There is nothing in this contrived example that F# or Haskell (gasp, pure functional) wouldn’t handle with ease. It just would be modeled differently from traditional langs. I’d argue the alternative modeling forced by FP langs would be superior.
" I’d argue the alternative modeling forced by FP langs would be superior."
Then I'd like to see that. The other example of the functional someone gave more above, was not convincing to me. Much more complicated then the straight-forward simple, but evil cycle approach.
Functional only actually can model this kind of real world circulair dependencies easily without having circular dependencies in the language level. Not sure what it even has to do with functional style in general though.

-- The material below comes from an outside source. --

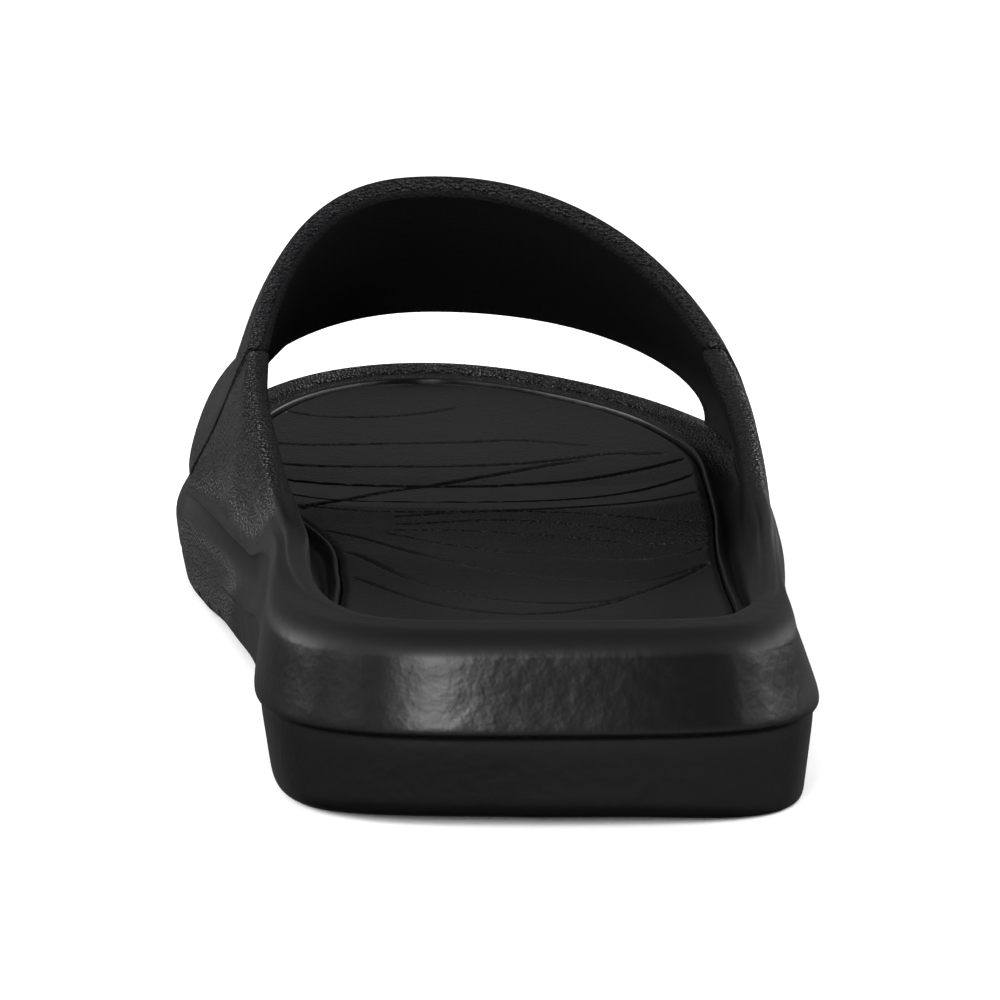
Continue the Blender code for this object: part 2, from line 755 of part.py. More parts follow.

Consider briefly the domain model of a bank. Customers rely on Accounts (I.e. have one or many). Accounts rely on Customers (i.e. have one or many). This is a simple kind of test you can apply to your language and architecture to see if you have what it takes to attack the problem domain. Most approaches lauded on HN would be a messy clusterfuck when attempting to deal with this. Now, if I can simply call CustomerService from AccountService and vice versa, there is no frustration anymore. This is the power of reflection. It certainly has other caveats, but there are advantages when it is used responsibly.
If you want to understand why functional-only business applications are not taking the world by storm, this is the reason. If it weren't for a few "messy" concepts like reflection, we would never get anything done. Having 1 rigid graph of functions and a global ordering of how we have to compile these things... My co workers would laugh me off the conference call if I proposed these constraints be imposed upon us today.